I have a huge number of files to sort all named in some terrible convention.
Here are some examples:
(4)_mr__mcloughlin____.txt
12__sir_john_farr____.txt
(b)mr__chope____.txt
dame_elaine_kellett-bowman____.txt
dr__blackburn______.txt
These names are supposed to be a different person (speaker) each. Someone in another IT department produced these from a ton of XML files using some script but the naming is unfathomably stupid as you can see.
I need to sort literally tens of thousands of these files with multiple files of text for each person; each with something stupid making the filename different, be it more underscores or some random number. They need to be sorted by speaker.
This would be easier with a script to do most of the work then I could just go back and merge folders that should be under the same name or whatever.
There are a number of ways I was thinking about doing this.
I plan on using Perl, but I can try a new language if it's worth it. I'm not sure how to go about reading in each filename in a directory one at a time into a string for parsing into an actual name. I'm not completely sure how to parse with regex in perl either, but that might be googleable.
For the sorting, I was just gonna use the shell command:
`cp filename.txt /example/destination/filename.txt`
but just cause that's all I know so it's easiest.

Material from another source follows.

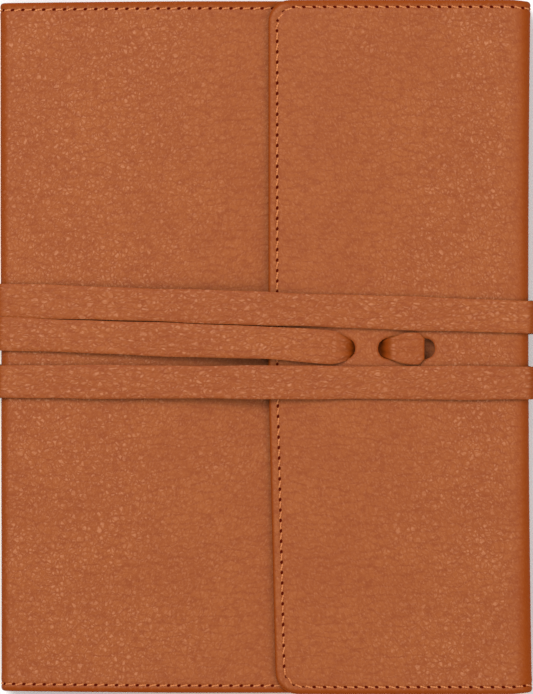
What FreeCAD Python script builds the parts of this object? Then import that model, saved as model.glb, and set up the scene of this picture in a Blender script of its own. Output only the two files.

I dont even have a pseudocode idea of what im going to do either so if someone knows the best sequence of actions, im all ears. I guess I am looking for a lot of help, I am open to any suggestions. Many many many thanks to anyone who can help.
B.
I hope I understand your question right, it's a bit ambiguous IMHO. This code is untested, but should do what I think you want.
use File::Copy;
sub sanatize {
local $_ = shift;
s/\b(?:dame|dr|mr|sir)\b|\d+|\(\w+\)|.txt$//g;
s/[ _]+/ /g;
s/^ | $//g;
return lc $_;
}
sub sort_files_to_dirs {
my @files = @_;
for my $filename (@files) {
my $dirname = sanatize($filename);
mkdir $dirname if not -e $dirname;
copy($filename, "$dirname/$filename");
}
}